Vaughn Parker

No. 70, 78
- Position:: Offensive tackle

Personal information
- Born:: June 5, 1971 (age 54) Buffalo, New York, U.S.
- Height:: 6 ft 3 in (1.91 m)
- Weight:: 300 lb (136 kg)

Career information
- High school:: St. Joseph's Collegiate Institute (Tonawanda, New York)
- College:: UCLA
- NFL draft:: 1994: 2nd round, 63rd pick

Career history
- San Diego Chargers (1994–2003); Washington Redskins (2004);

Career highlights and awards
- Third-team All-American (1993); 3× First-team All-Pac-10 (1991, 1992, 1993);

Career NFL statistics
- Games played:: 122
- Games started:: 107
- Fumble recoveries:: 4
- Stats at Pro Football Reference

= Vaughn Parker =

American football player (born 1971)

Vaughn Antoine Parker (born June 5, 1971) is an American former professional football player who was an offensive tackle in the National Football League (NFL) for the San Diego Chargers and Washington Redskins. He played college football for the UCLA Bruins, earning third-team All-American honors in 1993.

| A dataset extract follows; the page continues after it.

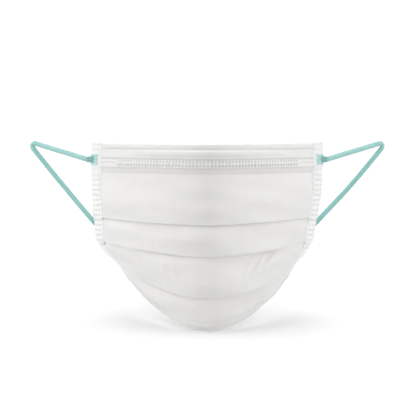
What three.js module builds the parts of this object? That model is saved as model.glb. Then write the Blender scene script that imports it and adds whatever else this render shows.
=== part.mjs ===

Parker played high school football at St. Joseph's Collegiate Institute in Buffalo, New York, where he was named to the All-Western New York and All-Northeast teams. At the University of California, Los Angeles, he became only the second offensive player in school history to be named to the all-conference team three times. Parker was selected in the second round (63rd overall) of the 1994 NFL draft by the Chargers. His rookie year, the Chargers won the AFC Championship and faced San Francisco in Super Bowl XXIX. Parker spent ten seasons playing for the Chargers, with his final season (2003) there cut short by a season-ending knee injury. He signed with the Redskins for the 2004 season and appeared in one game before being waived at the conclusion of the season.

Vaughn successfully earned an Executive MBA through the University of Southern California in May 2017. In November 2017, Parker was officially recognized by his hometown for his sports achievements when he was inducted into the Greater Buffalo Sports Hall of Fame. He currently lives in San Diego, California.